Наступила осень. Опять Петербург, новая гувернантка — Алиса Штромберг; те же учебные предметы, но с прибавкой английского языка; дружба с детьми архитектора Васина и сестрами Ауэр, уроки танцев у Зиновьевых, игры в Александровском саду, рождественская елка, масленица, великопостные службы в «Уделах», вербное гулянье и пасхальная полночь около Исаакия — факелы, горящие высоко над храмом, празднично счастливая толпа и гулкий звон…
Зимой отец писал «Смерть Иоанна Грозного». Ни над одним холстом не работал он с таким упорством, много раз менял композицию, пытаясь выразить некий синтез русского исторического драматизма и живописной ярко-реалистической правды.
Перед тем он тщательно подготовился к выполнению замысла, изучая эпоху Грозного, прочел Карамзина, Соловьева, Ключевского, Забелина. Для царя, впавшего в агонию за игрой в шахматы, позировал старик, удивительно подходящий по типу; Годунов писался сначала с Коссаговского, затем с кн. М. М. Кантакузена; для Ирины Федоровны, жены Федора Иоанновича, позировала моя мать; для шута — как я сказал выше — Горбунов.

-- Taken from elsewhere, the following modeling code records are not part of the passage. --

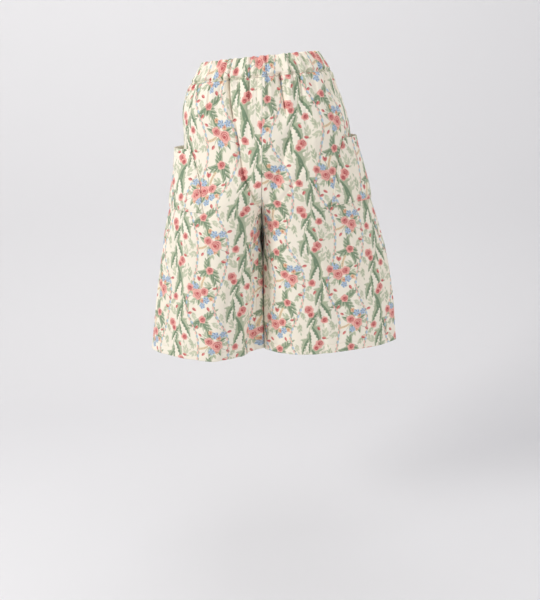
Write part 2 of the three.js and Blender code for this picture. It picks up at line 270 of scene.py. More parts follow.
def through(xs, ys, x):
    """A cubic curve through points, with at each the slope of the line between its neighbours."""
    xs, ys = np.asarray(xs, float), np.asarray(ys, float)
    last = len(xs) - 1
    before, after = np.maximum(np.arange(last + 1) - 1, 0), np.minimum(np.arange(last + 1) + 1, last)
    slope = (ys[after] - ys[before]) / (xs[after] - xs[before])
    x = np.clip(x, xs[0], xs[-1])
    i = np.clip(np.searchsorted(xs, x) - 1, 0, last - 1)
    step = xs[i + 1] - xs[i]
    t = (x - xs[i]) / step
    ease = t * t * (3.0 - 2.0 * t)
    bow = slope[i] * t * (1.0 - t) ** 2 - slope[i + 1] * t * t * (1.0 - t)
    return ys[i] * (1.0 - ease) + ys[i + 1] * ease + step * bow


def side_name(panel):
    """The wearer's side that a panel is on."""
    return "Left" if panel.endswith("Left") else "Right"


def side_of(panel):
    """The sign of x on a panel's side."""
    return 1.0 if side_name(panel) == "Left" else -1.0


def face_of(panel):
    """The sign of y on a panel's face: the front faces -y."""
    return -1.0 if panel.startswith("front") else 1.0


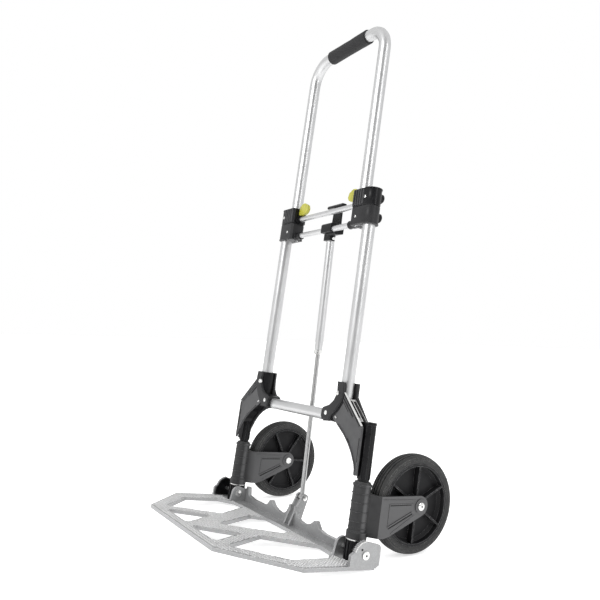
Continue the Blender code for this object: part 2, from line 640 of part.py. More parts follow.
def wheel(side, tag, joint):
    x = side * WHEEL_X
    start = (x - TYRE_HALF_WIDTH, WHEEL_Y, WHEEL_Z)
    end = (x + TYRE_HALF_WIDTH, WHEEL_Y, WHEEL_Z)
    width = 2 * TYRE_HALF_WIDTH
    half = [(RIM_R + GAP, width - 0.0010), (0.0800, width), (0.0842, width - 0.0016),
            (0.0875, width - 0.0050), (0.0895, width - 0.0110), (WHEEL_R, width / 2)]
    other = [(radius, width - height) for radius, height in reversed(half[:-1])]
    tyre = turned("tyre_" + tag, half + other, start, end, rubber, 40, ring=True)
    ride(tyre, joint)

    rim_in = RIM_R - 0.0045
    hub = [(AXLE_R + 0.0006, width), (0.0130, width), (0.0145, width - 0.006), (0.0180, width / 2 + 0.004),
           (rim_in - 0.006, width / 2 + 0.002), (rim_in, width / 2 + 0.006), (rim_in, width - 0.0012),
           (RIM_R, width - 0.0012)]
    back = [(radius, width - height) for radius, height in reversed(hub)]
    body = turned("wheel_hub_" + tag, hub + back, start, end, dark_plastic, 40, ring=True)
    for i in range(6):
        angle = math.radians(60 * i + (30 if side < 0 else 0))
        spoke = box("spoke_" + tag + str(i), (-0.0150, -0.0016, 0.0100), (0.0150, 0.0016, rim_in + 0.002))
        spoke.data.transform(Matrix.Translation((x, WHEEL_Y, WHEEL_Z)) @ Matrix.Rotation(angle, 4, "X"))
        join(body, spoke)
    ride(body, joint)


# ---------------------------------------------------------------- sliding handle
def handle_tube():
    bend = HANDLE_TUBE_X - HANDLE_BEND_R
    points = [(HANDLE_TUBE_X, HANDLE_TUBE_BOTTOM)]
    points += arc((bend, HANDLE_BAR_Z - HANDLE_BEND_R), HANDLE_BEND_R, 0, 90, 12)
    route = points + [(-x, z) for x, z in reversed(points)]
    curve = bpy.data.curves.new("handle_tube", "CURVE")
    curve.dimensions = "3D"
    curve.bevel_depth = TUBE_R
    curve.bevel_resolution = 4
    spline = curve.splines.new("POLY")
    spline.points.add(len(route) - 1)
    for point, (x, z) in zip(spline.points, route):
        point.co = (x, 0.0, z, 1.0)
    tube = mesh_from(add_object("handle_tube", curve))
    tube.data.materials.append(tube_metal)
    smooth(tube)
    wall = tube.modifiers.new("wall", "SOLIDIFY")
    wall.thickness = TUBE_WALL
    wall.offset = -1.0
    ride(tube, handle_joint)

    ends = (GRIP_HALF_LENGTH, -GRIP_HALF_LENGTH)
    profile = [(GRIP_R - 0.0015, ends[0]), (GRIP_R, ends[0] - 0.002), (GRIP_R, ends[1] + 0.002),
               (GRIP_R - 0.0015, ends[1]), (TUBE_R + GAP, ends[1]), (TUBE_R + GAP, ends[0])]
    grip = turned("foam_grip", profile, (0, 0, HANDLE_BAR_Z), (1, 0, HANDLE_BAR_Z), foam, 32, ring=True)
    ride(grip, handle_joint)


def lower_block(side, tag):
    name = "lower_block_" + tag
    main_x = side * MAIN_TUBE_X
    handle_x = side * HANDLE_TUBE_X
    block = slab(name, [block_outline(side)], "xy", *LOWER_BLOCK_Z, black_plastic, bevel=0.0012)
    join(block, block_socket(name + "_socket", side, LOWER_CROSS_Z))
    cut(block, cylinder(name + "_main", TUBE_R + GAP, (main_x, 0, 0.5), (main_x, 0, 0.75)))
    cut(block, cylinder(name + "_handle", TUBE_R + GAP, (handle_x, 0, HANDLE_TUBE_BOTTOM - GAP),
                        (handle_x, 0, 0.75)))
    cut(block, cross_bore(name + "_cross", side, LOWER_CROSS_Z))
    ride(block, handle_joint)
    ride(rear_bumper("rear_bumper_lower_" + tag, side * 0.1500, 0.6320), handle_joint)


def rod_y(z):
    return EYE_Y - ROD_TILT * (z - EYE_Z)


def rod_point(z):
    return (0, rod_y(z), z)


def centre_clamp():
    outline = rounded([(-0.0080, 0.6130), (0.0040, 0.6130), (0.0080, 0.6095), (0.0259, 0.6140),
                       (0.0259, 0.6290), (0.0180, 0.6330), (-0.0050, 0.6330), (-0.0080, 0.6300)], 0.002)
    clamp = slab("centre_clamp", [outline], "yz", -0.0020, 0.0340, black_plastic)
    yoke = [(0.0079, 0.6010), (0.0225, 0.6010), (0.0235, 0.6200), (0.0079, 0.6200)]
    join(clamp, slab("clamp_yoke", [yoke], "yz", -0.0106, 0.0106))
    cut(clamp, cylinder("clamp_cross", CROSS_TUBE_R + GAP, (-0.04, 0, LOWER_CROSS_Z),
                        (0.04, 0, LOWER_CROSS_Z), segments=24))
    cut(clamp, cylinder("clamp_tube", YOKE_R, rod_point(0.55), rod_point(ROD_TUBE_Z[1] + GAP)))
    slot_y = rod_y(0.6)
    cut(clamp, box("clamp_slot", (-YOKE_R, slot_y, 0.55), (YOKE_R, 0.05, ROD_TUBE_Z[1] + 0.0006)))
    ride(clamp, handle_joint)

    ride(pipe("lower_cross_tube", CROSS_TUBE_R, 0.001, (-BLOCK_FACE_X, 0, LOWER_CROSS_Z),
              (BLOCK_FACE_X, 0, LOWER_CROSS_Z), tube_metal, 24), handle_joint)
    guide = pipe("rod_guide_tube", ROD_TUBE_R, ROD_TUBE_WALL, rod_point(ROD_TUBE_Z[0]),
                 rod_point(ROD_TUBE_Z[1]), tube_metal, 28)
    ride(guide, guide_joint)

    y, z = rod_point(0.6070)[1:]
    profile = [(0.0, 0.0020), (0.0030, 0.0016), (0.0040, 0.0), (0.0, 0.0)]
    ride(turned("yoke_rivet", profile, (0.0106 + GAP, y, z), (1, y, z), bright_steel, 20), handle_joint)


def push_rod():
    rod = cylinder("push_rod", ROD_R, rod_point(EYE_Z), rod_point(ROD_TOP_Z), bright_steel, 20)
    join(rod, cylinder("rod_eye", EYE_R, (-0.0062, EYE_Y, EYE_Z), (0.0062, EYE_Y, EYE_Z), segments=24))
    ride(rod, rod_joint)


# ---------------------------------------------------------------- assembly
toe_plate()
handle_tube()
centre_clamp()
push_rod()
hook_plate()
ride(pipe("lower_crossbar", CROSSBAR_R, TUBE_WALL, (-CROSSBAR_HALF, 0, CROSSBAR_Z),
          (CROSSBAR_HALF, 0, CROSSBAR_Z), tube_metal, 28), base)
ride(pipe("upper_cross_tube", CROSS_TUBE_R, 0.001, (-BLOCK_FACE_X, 0, UPPER_CROSS_Z),
          (BLOCK_FACE_X, 0, UPPER_CROSS_Z), tube_metal, 24), base)
for side, tag in ((-1, "L"), (1, "R")):
    main_tube(side, tag)
    side_bracket(side, tag)
    post_and_foot(side, tag)
    upper_block(side, tag)
    release_lever(side, tag)
    lower_block(side, tag)
    fork_joint = make_empty("fork_swivel_axis_" + tag, (side * POST_X, POST_Y, 0.09), base)
    wheel_joint = make_empty("wheel_axis_" + tag, (side * WHEEL_X, WHEEL_Y, WHEEL_Z), fork_joint)
    wheel_fork(side, tag, fork_joint)
    wheel(side, tag, wheel_joint)
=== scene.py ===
import json
import math
import random

import bmesh
import bpy
from mathutils import Matrix, Vector
from mathutils.bvhtree import BVHTree


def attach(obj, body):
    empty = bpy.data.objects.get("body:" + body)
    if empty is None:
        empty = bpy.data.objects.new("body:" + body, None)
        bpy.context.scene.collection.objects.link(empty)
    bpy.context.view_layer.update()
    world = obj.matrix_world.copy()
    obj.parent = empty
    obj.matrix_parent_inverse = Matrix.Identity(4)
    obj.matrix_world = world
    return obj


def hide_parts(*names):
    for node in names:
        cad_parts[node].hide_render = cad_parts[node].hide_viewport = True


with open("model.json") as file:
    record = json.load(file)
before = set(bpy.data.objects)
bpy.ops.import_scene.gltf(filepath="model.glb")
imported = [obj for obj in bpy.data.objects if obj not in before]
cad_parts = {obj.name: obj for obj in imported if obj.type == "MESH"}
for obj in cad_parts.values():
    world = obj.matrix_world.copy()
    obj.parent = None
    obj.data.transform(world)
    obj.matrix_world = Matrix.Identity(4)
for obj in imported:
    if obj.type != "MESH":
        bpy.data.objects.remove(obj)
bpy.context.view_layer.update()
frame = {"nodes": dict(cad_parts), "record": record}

# The cart's own frame: X right, Y rear, Z along the tubes. The whole cart leans back.
LEAN = math.radians(7.7)
TILT = Matrix.Translation((0, 0.00154, 0.00284)) @ Matrix.Rotation(-LEAN, 4, "X")
SIDES = ((-1, "L"), (1, "R"))

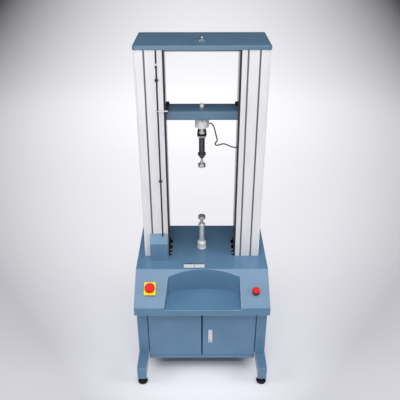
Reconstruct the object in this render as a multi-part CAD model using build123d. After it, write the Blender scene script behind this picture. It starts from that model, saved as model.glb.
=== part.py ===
from build123d import *
from math import atan2, cos, pi, radians, sin, sqrt, tan
import os

# Universal testing machine: two grooved column covers and a crosshead on a desk-height base.
# Millimetres, +Z up, the front faces -Y. The origin is on the floor, midway between the
# outer faces of the legs and midway between the ends of the foot beams.

# Feet and legs
foot_length = 776.0
base_width = 780.0
foot_outset = 3.0
foot_beam_width = 54.0
foot_beam_height = 88.0
foot_beam_bottom = 51.0
tube_wall = 3.0
tube_corner = 5.0
pad_diameter = 60.0
pad_height = 14.0
pad_seat = 4.0
pad_inset = 34.0
pad_plate = 9.0
pad_stud_diameter = 14.0
pad_stud_rise = 18.0
pad_nut_width = 24.0
pad_nut_height = 11.0
leg_width = 62.0
post_depth = 50.0
leg_rail_height = 40.0
side_panel_recess = 4.0
side_panel_margin = 30.0
side_panel_emboss = 0.8

# Cabinet between the legs
cabinet_front = -260.0
cabinet_back = 300.0
sheet = 2.5
rail_top = 122.0
rail_bend = 2.0
bottom_rail_height = 23.0
bottom_rail_depth = 34.0
header_height = 14.0
door_thickness = 18.0
door_skin = 1.5
door_fold = 14.0
door_edge_radius = 2.0
door_side_gap = 5.0
door_centre_gap = 8.0
door_end_gap = 3.0
door_back_gap = 4.5
hinge_inset = 9.0
hinge_pin_radius = 3.0
hinge_pin_length = 12.0
hinge_block_height = 18.0
latch_width = 24.0
latch_height = 100.0
latch_offset = 51.0
latch_level = 281.0
latch_rim = 3.0
latch_rim_thickness = 1.5
latch_wall = 1.5
latch_pocket = 12.0
latch_pocket_floor = 2.0
lever_thickness = 6.0
lever_proud = 1.0
lever_drop = 6.0
finger_recess = 20.0
lever_pin_radius = 1.5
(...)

Лицо Грозного, мертвенно-бледное с закатившимися, уже невидящими глазами, написано очень убедительно сильно.
Но сложная композиция, надо признать, несостоятельна: картина изображает не один, а ряд последовательных моментов события. Боярин над шахматным столиком у постели, где умирает (или уже умер?) Грозный, словно вот только заметил, что с царем худо, и шут не успел вскочить на ноги, а уж врач-чужеземец стоит на коленях перед царем, пытаясь пустить кровь из его повисшей бессильно руки, и слепая нянька, опираясь на клюку, подходит к царской кровати, и бредут из соседнего покоя монахи с зажженными свечами. Единство минуты нарушено, при реалистической трактовке сюжета — промах немаловажный. В свое время это и было отмечено критикой. Картину приобрел тот же С. П. Дервиз, одновременно с мифологическими панно, о которых я уже упомянул.